> _INSTRUCTIONS TO FOLLOW_: Each line that holds the word "type" counts once. Give the total number of such lines and nothing else.

# START OF DATASET

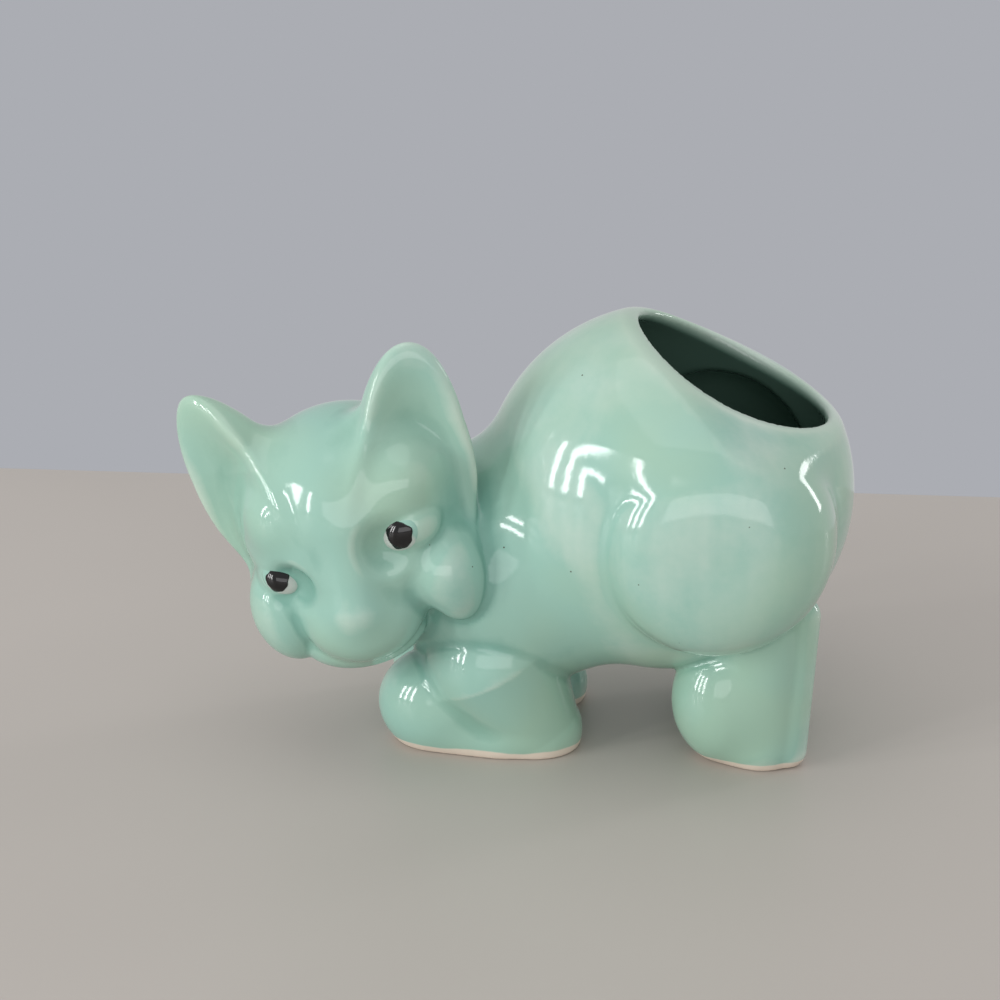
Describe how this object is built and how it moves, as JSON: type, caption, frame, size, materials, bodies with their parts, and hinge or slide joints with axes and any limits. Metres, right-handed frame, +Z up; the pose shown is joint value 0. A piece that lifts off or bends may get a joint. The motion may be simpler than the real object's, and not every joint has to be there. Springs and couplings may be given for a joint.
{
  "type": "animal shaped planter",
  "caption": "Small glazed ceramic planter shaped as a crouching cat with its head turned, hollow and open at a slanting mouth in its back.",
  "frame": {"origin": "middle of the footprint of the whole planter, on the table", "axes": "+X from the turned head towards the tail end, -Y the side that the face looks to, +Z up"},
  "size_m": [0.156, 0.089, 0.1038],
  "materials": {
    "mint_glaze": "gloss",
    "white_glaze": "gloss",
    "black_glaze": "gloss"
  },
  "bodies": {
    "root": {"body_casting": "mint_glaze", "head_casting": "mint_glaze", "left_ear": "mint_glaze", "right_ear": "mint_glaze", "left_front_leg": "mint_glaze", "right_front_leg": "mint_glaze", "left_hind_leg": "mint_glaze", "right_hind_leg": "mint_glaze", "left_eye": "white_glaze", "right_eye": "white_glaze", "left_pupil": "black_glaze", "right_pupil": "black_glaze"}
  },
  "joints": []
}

# END OF DATASET
# START OF DATASET

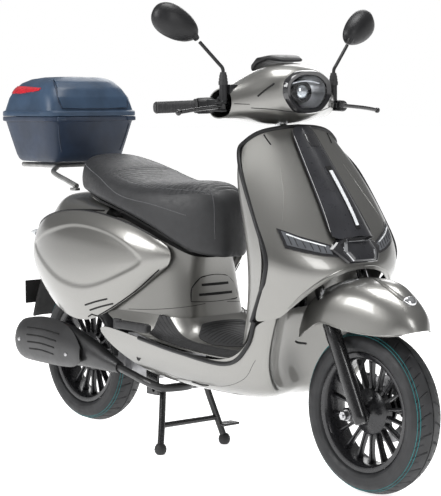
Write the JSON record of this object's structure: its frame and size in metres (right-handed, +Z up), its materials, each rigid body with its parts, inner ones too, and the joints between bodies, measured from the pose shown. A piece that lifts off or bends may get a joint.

# END OF DATASET
# START OF DATASET

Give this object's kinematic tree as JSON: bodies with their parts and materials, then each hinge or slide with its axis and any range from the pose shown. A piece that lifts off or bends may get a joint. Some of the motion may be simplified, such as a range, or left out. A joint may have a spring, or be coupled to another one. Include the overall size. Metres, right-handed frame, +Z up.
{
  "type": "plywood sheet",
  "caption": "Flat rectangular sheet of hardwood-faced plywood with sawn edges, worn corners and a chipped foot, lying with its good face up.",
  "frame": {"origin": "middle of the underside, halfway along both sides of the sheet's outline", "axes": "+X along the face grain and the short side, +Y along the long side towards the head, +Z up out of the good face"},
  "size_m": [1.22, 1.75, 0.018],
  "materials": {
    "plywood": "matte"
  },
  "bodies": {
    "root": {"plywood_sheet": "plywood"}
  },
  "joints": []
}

# END OF DATASET

> _THE RESPONSE_: 3